Again, this answer is correct if \(k\leq n\text{,}\) otherwise the answer is 0. This is the same problem we discussed in Section 2.6. Finally, consider the last case: choose \(k\) balls out of \(n\) such that repetition is allowed, and the order does not count. This is the same problem as \(n\) pirates distributing \(k\) gold pieces among themselves (Section 2.7). Indeed, for every gold distribution we can consider to choose those balls which have the same number as the pirates who received gold pieces, and exactly as many times as the number of gold pieces they received. Similarly, for every choice of balls we have a distribution: a pirate gets as many gold pieces as the number of times its corresponding ball has been chosen. Thus, by Theorem 2.7.10 the number of possibilities to choose \(k\) numbers out of \(n\) if repetition is allowed and the order does not count is

\begin{equation*} \binom{n+k-1}{n-1} = \binom{n+k-1}{k}\text{.} \end{equation*}

Table 2.8.2 collects these results in a condensed form.

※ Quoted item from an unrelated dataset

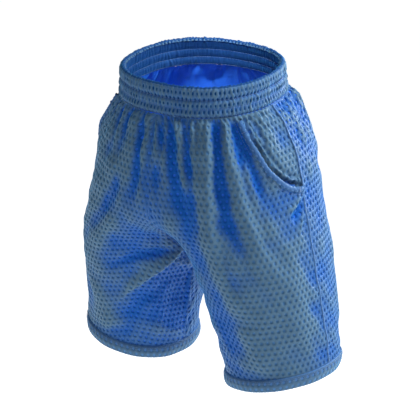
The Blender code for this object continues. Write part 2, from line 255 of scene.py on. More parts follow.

order counts order does not count
no repetition (\(n\lt k\)) \(0\) \(0\)
no repetition (\(n\geq k\)) \(\frac{n!}{(n-k)!}\) \(\binom{n}{k}\)
with repetition \(n^k\) \(\binom{n+k-1}{k}\)
Table2.8.2Choosing \(k\) balls out of \(n\)

An urn contains \(n\) numbered balls. How many ways can we choose \(k\) balls out of the urn if

  1. \(n = 9\text{,}\) \(k=3\text{,}\) with repetition, the order does not count;

  2. \(n = 3\text{,}\) \(k=9\text{,}\) with repetition, the order does not count;

  3. \(n = 10\text{,}\) \(k=5\text{,}\) without repetition, the order counts;

  4. \(n = 5\text{,}\) \(k=10\text{,}\) without repetition, the order counts;

  5. \(n = 45\text{,}\) \(k=6\text{,}\) without repetition, the order does not count;

  6. \(n = 6\text{,}\) \(k=45\text{,}\) without repetition, the order does not count;

  7. \(n = 100\text{,}\) \(k=10\text{,}\) with repetition, the order counts;

  8. \(n = 10\text{,}\) \(k=100\text{,}\) with repetition, the order counts.